Watch Your Customers

Kodak!  One name that, as I write this, has been in business headlines – they’ve gone bust!  A company at the forefront of photography, the one that can claim to have brought what was a specialist trade into the hands of the masses.  How could the market leader go to the wall?

I recall my student days when I took photographs from both my university paper and for the local city one.  Long before photography went digital, I used film from three companies: Ilford (my day-to-day monochrome film, developed and printed by you’re truly in a university darkroom), Agfa (for a particularly fine grain film when copying documents) and Kodak (nothing would have made me use anything but Kodachrome for colour slides).  When, many years later, I bought my first Canon EOS SLR with auto-focus and sophisticated automatic exposure I also used Fuji colour print film.  Fuji was becoming a big player in the film market and had overtaken all others as Kodak’s main competitor.
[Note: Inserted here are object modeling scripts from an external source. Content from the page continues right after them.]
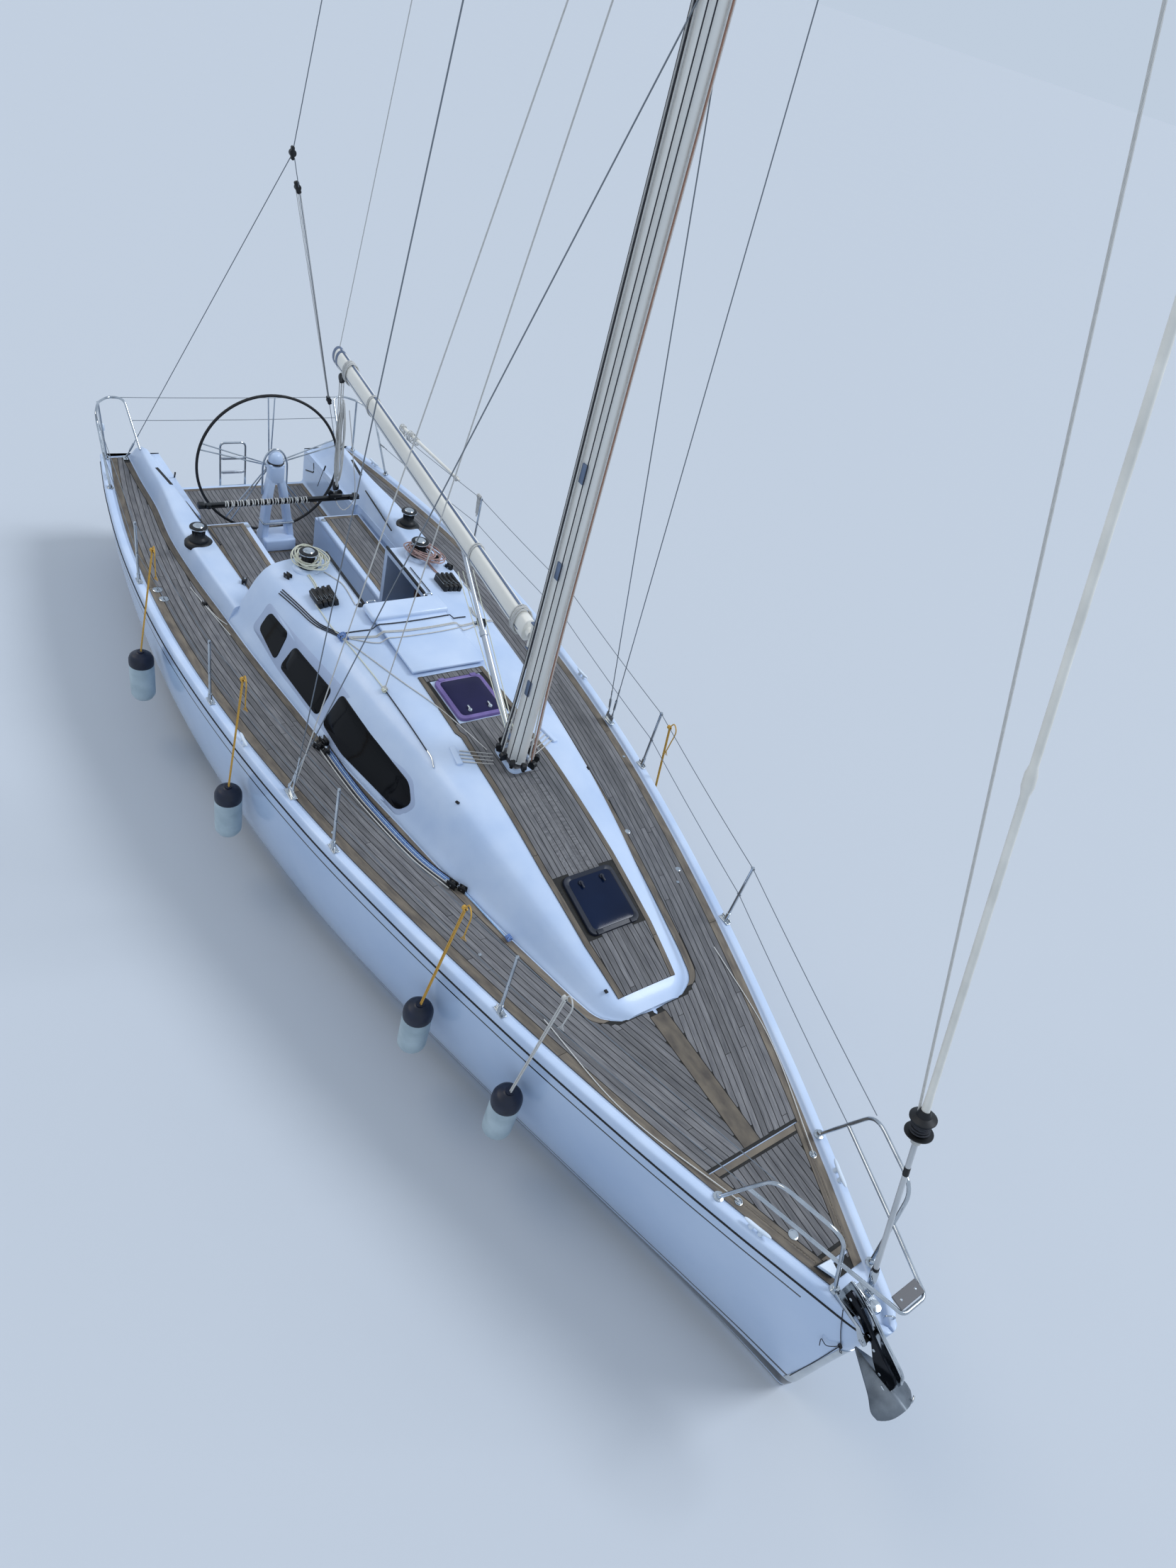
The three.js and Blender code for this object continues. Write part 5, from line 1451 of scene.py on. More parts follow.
@dataclass
class Studio:
    """Camera, soft lights and the pale floor at the waterline."""

    place: tuple = (5.4042, -3.7259, 6.8321)
    turn: tuple = (47.5712, -14.2056, 56.4824)
    focal_px: float = 1354.5
    frame_px: float = 2212.0
    sensor: float = 36.0
    sky: float = 0.8
    key: float = 1.5
    fill: float = 0.5
    floor_half: float = 900.0

    def build(self) -> None:
        """Adds the camera at the photograph's viewpoint, then floor and lights."""
        lens = bpy.data.cameras.new("camera")
        lens.sensor_fit, lens.sensor_width = "AUTO", self.sensor
        lens.lens = self.focal_px * self.sensor / self.frame_px
        lens.clip_end = 500
        camera = bpy.data.objects.new("camera", lens)
        camera.location = self.place
        camera.rotation_euler = [math.radians(a) for a in self.turn]
        bpy.context.scene.collection.objects.link(camera)
        bpy.context.scene.camera = camera
        world = bpy.data.worlds.new("sky")
        bpy.context.scene.world = world
        world.use_nodes = True
        sky = world.node_tree.nodes["Background"]
        sky.inputs["Color"].default_value = linear("#d4e3f5")
        sky.inputs["Strength"].default_value = self.sky
        lamps = (("key_light", (-0.35, -0.75, -1.0), self.key, 20, "#f0f6ff"),
                 ("fill_light", (0.7, 0.4, -0.9), self.fill, 30, "#fff2de"))
        for name, aim, power, spread, paint in lamps:
            light = bpy.data.lights.new(name, "SUN")
            light.energy, light.angle, light.color = power, math.radians(spread), linear(paint)[:3]
            lamp = bpy.data.objects.new(name, light)
            lamp.rotation_euler = Vector(aim).to_track_quat("-Z", "Y").to_euler()
            bpy.context.scene.collection.objects.link(lamp)
        bpy.context.scene.view_settings.view_transform = "Standard"
        mesh = bpy.data.meshes.new("floor")
        s = self.floor_half
        mesh.from_pydata([(-s, -s, 0), (s, -s, 0), (s, s, 0), (-s, s, 0)], [], [(0, 1, 2, 3)])
        mesh.materials.append(Finish("floor_pale", "#c3c8ce", "#c3c8ce", 0.8, scale=0.3,
                                     bump=0.0).material())
        floor = bpy.data.objects.new("floor", mesh)
        bpy.context.scene.collection.objects.link(floor)


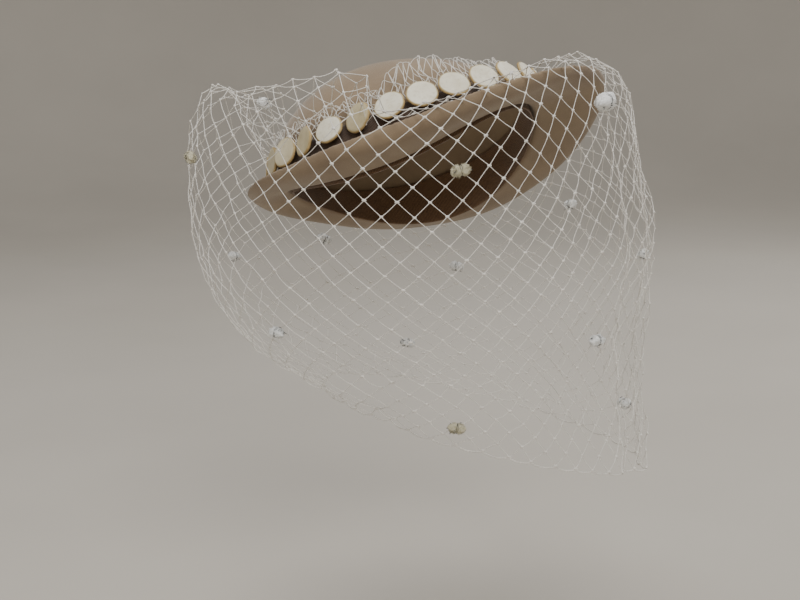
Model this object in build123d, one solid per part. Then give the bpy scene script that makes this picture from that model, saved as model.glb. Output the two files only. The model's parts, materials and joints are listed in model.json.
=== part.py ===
from build123d import *
from math import asin, cos, pi, radians, sin, tan
import os

# A small felt tilt hat with a ring of discs and a dotted net veil, posed as it is worn.
# Row frame: +Z up, -Y the way the wearer faces, +X the wearer's left, in millimetres.
# The origin is the centre of the head opening. The hat is drawn level, in its own frame,
# and then tipped; the veil hangs in the row frame.

# ---- how the hat sits ----
FRONT_UP = 23.0             # degrees that the front of the brim is raised
LEFT_DOWN = 18.8            # degrees that the wearer's left side is lowered

# ---- felt body ----
FELT = 2.4                  # felt thickness
CORNER = 3.2                # rounding inside, where the crown's wall meets the brim
BRIM_FRONT = 45.2           # brim, beyond the foot of the crown
BRIM_BACK = 24.2
BRIM_SIDES = 30.7
BRIM_DROOP = 18.3           # how far the brim's edge dips at the sides
TURN_ENDS = 4.5             # height of the turned-up edge at the front and back
TURN_SIDES = 9.5            # the same, at the sides
TURN_LEAN = 3.5             # how far the turned-up edge leans out
CROWN_LENGTH = 158.6
CROWN_WIDTH = 145.6
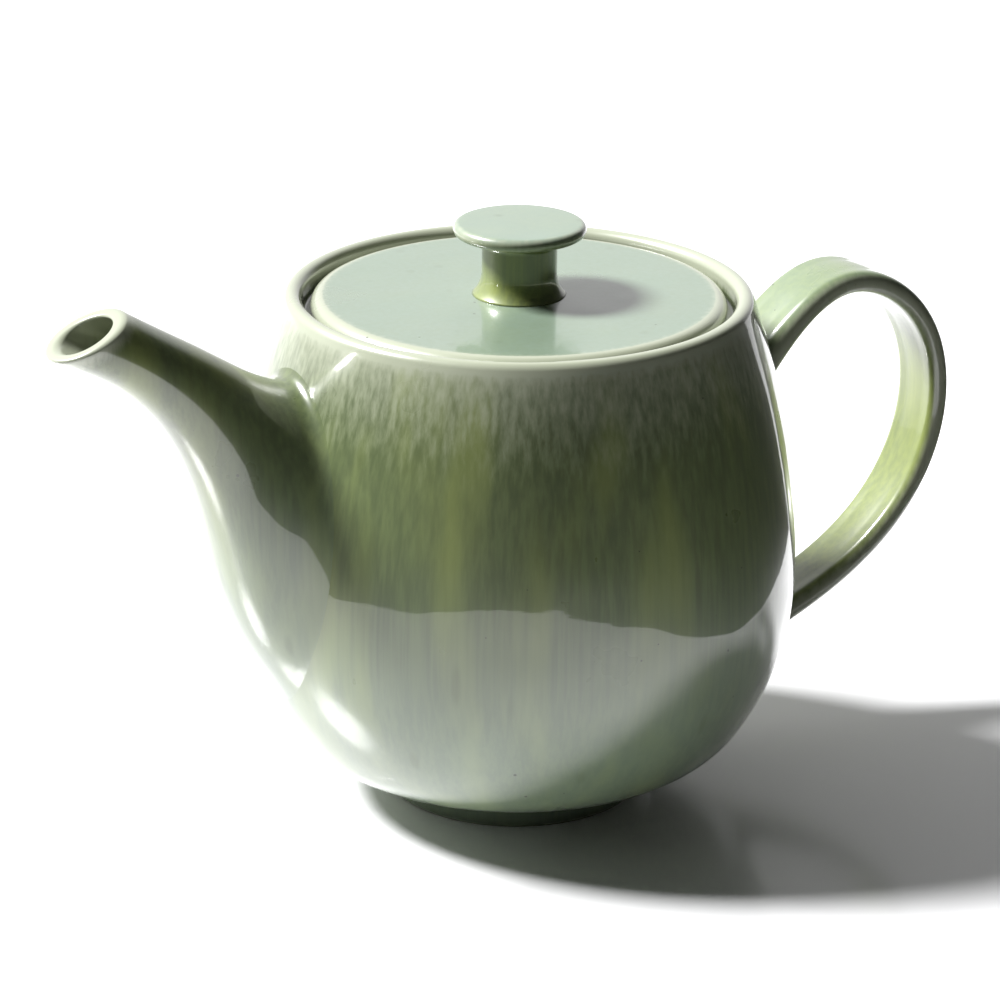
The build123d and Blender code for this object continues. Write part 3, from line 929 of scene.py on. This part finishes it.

I can’t say for certain what Kodak executives were doing and thinking but, from what I’ve read, they focused on fighting for their market share and took on Fuji head-to-head.  That should be no surprise as managers are encouraged to know their competitors and to benchmark themselves – become the best in their market.  But, as is now known, Fuji wasn’t Kodak’s threat.  Being the best in the film business wasn’t going to maintain a company the size of Kodak because the world was going digital.  Film is still used but it’s now a much smaller and principally a specialist market – almost a return to the days before Kodak.  Photography is now much more prevalent but it’s gone digital and millions of people carry cameras with them all the time (built into their mobile phones).  Many of these phone cameras can deliver better quality than was available from many top flight digital cameras available just ten years ago.

Watching their competitors didn’t help Kodak because it wasn’t their competitor bringing the biggest competition.  The market was changing and, perhaps a better approach would have been to watch their customers.